In contrast, Mohamed al-Zawbaie, a leading figure in the Iraqi Islamic Party, told al-Araby al-Jadeed: “Regionalising Iraq is a bitter pill to swallow, but we are dealing with a situation much more dangerous than partitioning Iraq. If things remain unchanged the country could fragment, leading to a conflict that could last years. We believe this is the best solution that would bring security and stability, as well as end the oppression and injustice suffered by Sunnis over the past years.” He also argued that regionalisation would end the “growing Iranian tide and with it the attempts to export the Iranian revolution”.

 

The most prominent Arab Sunni cleric in Iraq, Sheikh Abdul Malek al-Saadi, said the plan was made to “divide, destroy and weaken the country”. Refusing to view developments as a conflict between different sectors of society, he blamed “the implementation of foreign agendas”.

 

The Association of Muslim Scholars (AMS) in Iraq agrees with Saadi, and sees Biden’s plan as a new Sykes-Picot deal.
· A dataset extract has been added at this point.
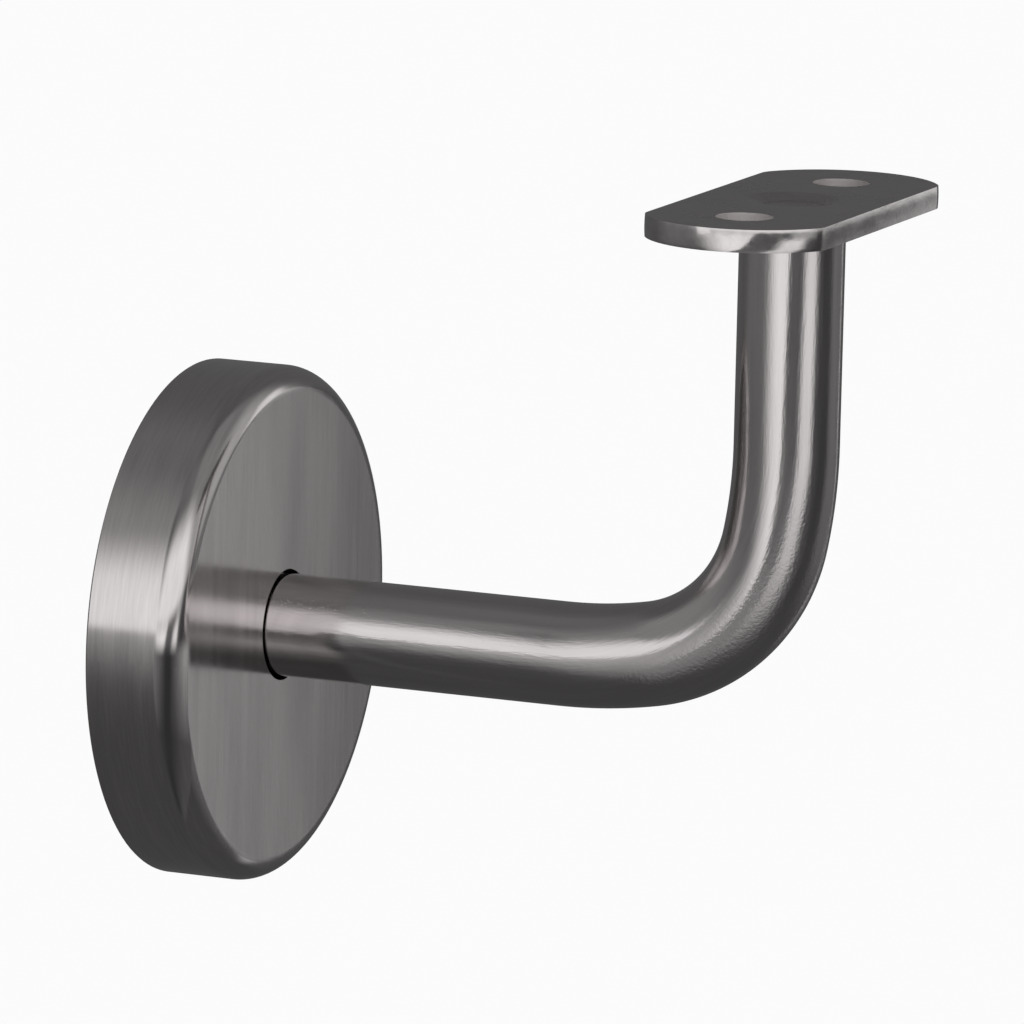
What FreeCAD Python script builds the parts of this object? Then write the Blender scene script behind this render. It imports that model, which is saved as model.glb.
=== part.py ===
import FreeCAD, Part
import math
import os

# Wall bracket for a handrail, in stainless steel. Millimetres, +Z up.
# The origin is the centre of the wall flange's back face. +X leaves the wall along the arm,
# Y runs along the handrail, and the rail rests on the saddle plate at the top of the arm.

Vec = FreeCAD.Vector
X_AXIS = Vec(1, 0, 0)
Z_AXIS = Vec(0, 0, 1)

# Arm: one round bar, bent upright under the rail
bar_diameter = 14.0
arm_reach = 85.0  # wall to the centre line of the upright leg
rail_face_height = 63.7  # centre line of the level leg to the face that the rail rests on
bend_radius = 21.5  # centre line, through the middle of the bend
lead_radius = 67.0  # the gentler curve that leads into and out of the bend
lead_angle = 11.0  # degrees that each lead curve turns
spigot_diameter = 8.0  # turned end of the bar that goes through the saddle plate

# Saddle plate: carries the rail, and is riveted and welded to the spigot in a shallow dish
plate_length = 58.0  # over the tops of the two curved ends
plate_width = 25.0
plate_thickness = 3.0
plate_end_crown = 7.7  # how far each curved end stands out past its two corners
plate_corner_radius = 4.0
plate_edge_round = 0.45  # of the top edge, which is seen
plate_edge_break = 0.2  # of the sharper edge underneath
spigot_clearance = 0.05
dish_diameter = 12.7
dish_depth = 0.8
rail_screw_spacing = 35.0
rail_screw_hole = 7.5

# Wall flange: hidden under the cover, takes the wall screws
flange_thickness = 4.0
flange_edge_chamfer = 0.6
wall_screw_count = 3
wall_screw_circle = 48.0
wall_screw_hole = 6.5
first_screw_angle = 30.0  # degrees that the first wall screw lies above the rail's direction
weld_leg = 3.0

# Cover rosette: a drawn cup that slides along the arm and pushes over the flange
cover_diameter = 70.0
cover_depth = 13.3
cover_wall = 1.2
cover_edge_radius = 3.4
cover_rim_chamfer = 0.3  # deburred edges of the rim, against the wall
cover_hole_chamfer = 0.15
cover_bar_clearance = 0.5
cover_flange_clearance = 0.3

bar_radius = bar_diameter / 2
cover_radius = cover_diameter / 2
flange_radius = cover_radius - cover_wall - cover_flange_clearance
plate_underside = rail_face_height - plate_thickness
dish_floor = rail_face_height - dish_depth


def side_point(x, z):
    """A point in the upright plane that holds the arm's centre line."""
    return Vec(x, 0, z)


def arc_through(first, middle, last):
    return Part.Arc(first, middle, last).toShape()


def edges_at(shape, test):
    """The shape's edges whose every vertex passes the test."""
    return [edge for edge in shape.Edges if all(test(v.Point) for v in edge.Vertexes)]


def axis_distance(point):
    """How far a point is from the axis of the level leg."""
    return math.hypot(point.y, point.z)


def bend_curve(start, radius, heading, turn):
    """An arc of the arm's centre line: its edge and its far end. Angles are in degrees."""
    first = math.radians(heading)
    centre = start + side_point(-radius * math.sin(first), radius * math.cos(first))

    def at(angle):
        swing = math.radians(angle)
        return centre + side_point(radius * math.sin(swing), -radius * math.cos(swing))

    last = at(heading + turn)
    return arc_through(start, at(heading + turn / 2), last), last


def bend_extent():
    """How far the whole bend reaches along each leg."""
    lead = math.radians(lead_angle)
    leads = lead_radius * (math.sin(lead) + 1 - math.cos(lead))
    return leads + bend_radius * (math.cos(lead) - math.sin(lead))


def arm_centre_line():
    """Level leg, lead curve, bend, lead curve and upright leg, each tangent to the next."""
    start = side_point(flange_thickness, 0)
    corner = side_point(arm_reach - bend_extent(), 0)
    edges = [Part.makeLine(start, corner)]
    heading = 0.0
    for radius, turn in (
        (lead_radius, lead_angle),
        (bend_radius, 90 - 2 * lead_angle),
        (lead_radius, lead_angle),
    ):
        edge, corner = bend_curve(corner, radius, heading, turn)
        edges.append(edge)
        heading += turn
    edges.append(Part.makeLine(corner, side_point(arm_reach, plate_underside)))
    return Part.Wire(edges)


def support_arm():
    path = arm_centre_line()
    section = Part.Wire(Part.makeCircle(bar_radius, side_point(flange_thickness, 0), X_AXIS))
    bar = path.makePipeShell([section], True, False)
    spigot = Part.makeCylinder(
        spigot_diameter / 2, dish_floor - plate_underside, side_point(arm_reach, plate_underside), Z_AXIS
    )
    return bar.fuse(spigot).removeSplitter()


def saddle_outline():
    """Two straight sides along Y, closed by a curved end across each."""
    half_width = plate_width / 2
    corner_y = plate_length / 2 - plate_end_crown

    def at(x, y):
        return Vec(arm_reach + x, y, plate_underside)

    return Part.Wire([
        Part.makeLine(at(half_width, -corner_y), at(half_width, corner_y)),
        arc_through(at(half_width, corner_y), at(0, plate_length / 2), at(-half_width, corner_y)),
        Part.makeLine(at(-half_width, corner_y), at(-half_width, -corner_y)),
        arc_through(at(-half_width, -corner_y), at(0, -plate_length / 2), at(half_width, -corner_y)),
    ])


def saddle_plate():
    plate = Part.Face(saddle_outline()).extrude(Z_AXIS * plate_thickness)
    corners = [edge for edge in plate.Edges if abs(edge.tangentAt(edge.FirstParameter).z) > 0.99]
    plate = plate.makeFillet(plate_corner_radius, corners)
    plate = plate.makeFillet(plate_edge_round, edges_at(plate, lambda p: abs(p.z - rail_face_height) < 1e-6))
    plate = plate.makeChamfer(plate_edge_break, edges_at(plate, lambda p: abs(p.z - plate_underside) < 1e-6))
    middle = Vec(arm_reach, 0, plate_underside)
    bores = [Part.makeCylinder(spigot_diameter / 2 + spigot_clearance, plate_thickness, middle, Z_AXIS)]
    for side in (-1, 1):
        place = middle + Vec(0, side * rail_screw_spacing / 2, 0)
        bores.append(Part.makeCylinder(rail_screw_hole / 2, plate_thickness, place, Z_AXIS))
    floor = Vec(arm_reach, 0, dish_floor)
    floor_radius = spigot_diameter / 2 + spigot_clearance
    bores.append(Part.makeCone(floor_radius, dish_diameter / 2, dish_depth, floor, Z_AXIS))
    return plate.cut(bores)


def wall_flange():
    disc = Part.makeCylinder(flange_radius, flange_thickness, Vec(0, 0, 0), X_AXIS)
    front_rim = edges_at(disc, lambda p: p.x > flange_thickness / 2)
    disc = disc.makeChamfer(flange_edge_chamfer, front_rim)
    holes = []
    for index in range(wall_screw_count):
        around = math.radians(first_screw_angle + 360 * index / wall_screw_count)
        y = wall_screw_circle / 2 * math.cos(around)
        z = wall_screw_circle / 2 * math.sin(around)
        holes.append(Part.makeCylinder(wall_screw_hole / 2, flange_thickness, Vec(0, y, z), X_AXIS))
    return disc.cut(holes)


def flange_weld():
    """The fillet bead all round the bar, where it stands on the flange."""
    root = side_point(flange_thickness, bar_radius)
    flange_toe = side_point(flange_thickness, bar_radius + weld_leg)
    bar_toe = side_point(flange_thickness + weld_leg, bar_radius)
    profile = Part.makePolygon([root, flange_toe, bar_toe, root])
    return Part.Face(profile).revolve(Vec(0, 0, 0), X_AXIS, 360)


def cover_profile():
    """Half of the cover's section, from the wall to the face and back down the inside."""
    hole = bar_radius + cover_bar_clearance
    inner_radius = cover_radius - cover_wall
    inner_face = cover_depth - cover_wall
    inner_bend = max(cover_edge_radius - cover_wall, cover_rim_chamfer)
    diagonal = 1 - math.sqrt(0.5)

    def corner(x, r, radius):
        """The rounded corner whose sharp point would be at x, r."""
        rim_side = side_point(x - radius, r)
        middle = side_point(x - radius * diagonal, r - radius * diagonal)
        return rim_side, middle, side_point(x, r - radius)

    outer = corner(cover_depth, cover_radius, cover_edge_radius)
    inner = corner(inner_face, inner_radius, inner_bend)
    outer_rim = side_point(0, cover_radius)
    inner_rim = side_point(0, inner_radius)
    outer_hole = side_point(cover_depth, hole)
    inner_hole = side_point(inner_face, hole)
    return Part.Wire([
        Part.makeLine(outer_rim, outer[0]),
        arc_through(*outer),
        Part.makeLine(outer[2], outer_hole),
        Part.makeLine(outer_hole, inner_hole),
        Part.makeLine(inner_hole, inner[2]),
        arc_through(*reversed(inner)),
        Part.makeLine(inner[0], inner_rim),
        Part.makeLine(inner_rim, outer_rim),
    ])


def cover_rosette():
    cup = Part.Face(cover_profile()).revolve(Vec(0, 0, 0), X_AXIS, 360)
    rim = edges_at(cup, lambda p: abs(p.x) < 1e-6)
    cup = cup.makeChamfer(cover_rim_chamfer, rim)
    near_hole = bar_radius + cover_bar_clearance + cover_hole_chamfer
    mouth = edges_at(cup, lambda p: abs(p.x - cover_depth) < 1e-6 and axis_distance(p) < near_hole)
    return cup.makeChamfer(cover_hole_chamfer, mouth)


pieces = {
    "wall_flange": wall_flange,
    "flange_weld": flange_weld,
    "support_arm": support_arm,
    "saddle_plate": saddle_plate,
    "cover_rosette": cover_rosette,
}

os.makedirs("parts", exist_ok=True)
for name, make in pieces.items():
    shape = make()
    shape.exportStep(f"parts/{name}.step")
    print(name, "valid" if shape.isValid() else "NOT VALID", "solids", len(shape.Solids), round(shape.Volume, 1))
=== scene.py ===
from math import acos, atan2, cos, degrees, hypot, pi, radians, sin, tan

import bmesh
import bpy
from mathutils import Matrix, Vector


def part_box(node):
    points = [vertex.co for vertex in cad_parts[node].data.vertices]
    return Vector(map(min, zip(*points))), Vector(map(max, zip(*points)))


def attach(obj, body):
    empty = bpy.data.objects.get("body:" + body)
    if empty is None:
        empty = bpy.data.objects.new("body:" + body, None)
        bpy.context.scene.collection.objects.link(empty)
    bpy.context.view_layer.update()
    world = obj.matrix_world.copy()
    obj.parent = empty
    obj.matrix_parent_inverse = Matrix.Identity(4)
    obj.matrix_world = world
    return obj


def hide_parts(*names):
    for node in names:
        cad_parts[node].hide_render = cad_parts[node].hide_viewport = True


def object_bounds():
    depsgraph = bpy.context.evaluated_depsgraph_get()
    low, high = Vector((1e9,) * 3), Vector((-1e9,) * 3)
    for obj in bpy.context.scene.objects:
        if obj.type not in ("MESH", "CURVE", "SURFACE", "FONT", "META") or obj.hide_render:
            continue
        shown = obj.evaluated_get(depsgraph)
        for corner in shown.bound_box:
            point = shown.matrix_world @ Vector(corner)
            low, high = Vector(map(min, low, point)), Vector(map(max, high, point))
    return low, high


# Handrail bracket in dark satin stainless steel: wall cover, bent arm, saddle plate for the rail,
# and the flange with its weld behind the cover. Metres, +Z up, the wall is at x = 0.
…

However, the AMS has little influence over the political discussion of the plan. The same applies to several Shia groups who have been deliberately excluded from talks.

 

Lofty ambitions

 

The plan aims to eradicate sectarian strife; grant each sect the freedom to implement their own laws and benefit from resources in their region; make revenues from resources stay in each region; ensure production revenues are equally distributed between the governorates in each region and increase the pace of development.

 

     Opponents of the plan believe regionalisation is the first move towards partitioning

Opponents of the plan believe regionalisation is the first move towards partitioning the country into three independent states. They foresee the transition as being accompanied by bloody wars for control over each region, as seen with the Kurdish civil war in the 1990s and border conflicts with neighbouring countries.

 

They also argue it will weaken the country, and turn Shia areas in the south into “Iran’s backyard”. The Sunni region may also be weakened by the ambitions of the Islamic State group (formerly known as ISIS) to establish an Islamic Caliphate in the region. Opponents believe that instead of partitioning there needs to be a political solution that includes redrafting the constitution, excluding current politicians from the decision-making process and building a national army that represents all society.

 

A national solution, but an international problem

 

Al-Araby al-Jadeed has seen leaked reports from Baghdad showing Iran’s support for the plan. But Saudi Arabia and Jordan argue that regionalising Iraq will directly threaten regional stability.

 

Sociologist Hadi al-Ghureiri from Baghdad University told al-Araby al-Jadeed that partitioning Iraq based on sect would make each region dependent on neighbouring countries sharing the same sectarian composition. This, he suggests, may turn Iraq into a battlefield between regional powers, and explains why Saudi Arabia, Jordan and even Egypt have reservations about the plan. Amr Moussa, former secretary general of the Arab League, even issued a statement saying that Biden’s plan posed a grave danger to the entire region.

 

The issue, however, does not seem to be about opponents or supporters of the plan, but about the small steps being taken towards regionalisation. For example, areas with a Sunni majority are now completely outside central government control, in contrast to the Shia south.

 

Several factors suggest that an announcement will soon be made about the beginning of official discussions to implement the plan. The US has finally declared its support; the plan’s proponents now control the political situation; demographic movement between regions according to sect is growing, while sectarian strife is making people increasingly desperate for a solution.

 

Regionalising Iraq could, however, be avoided if Haider al-Abadi’s government agrees to the demands of the Sunni community - particularly the restructuring the army and rewriting the constitution - but this cannot happen without a great deal more stability in this embattled country.

 

This is an edited translation from our Arabic edition.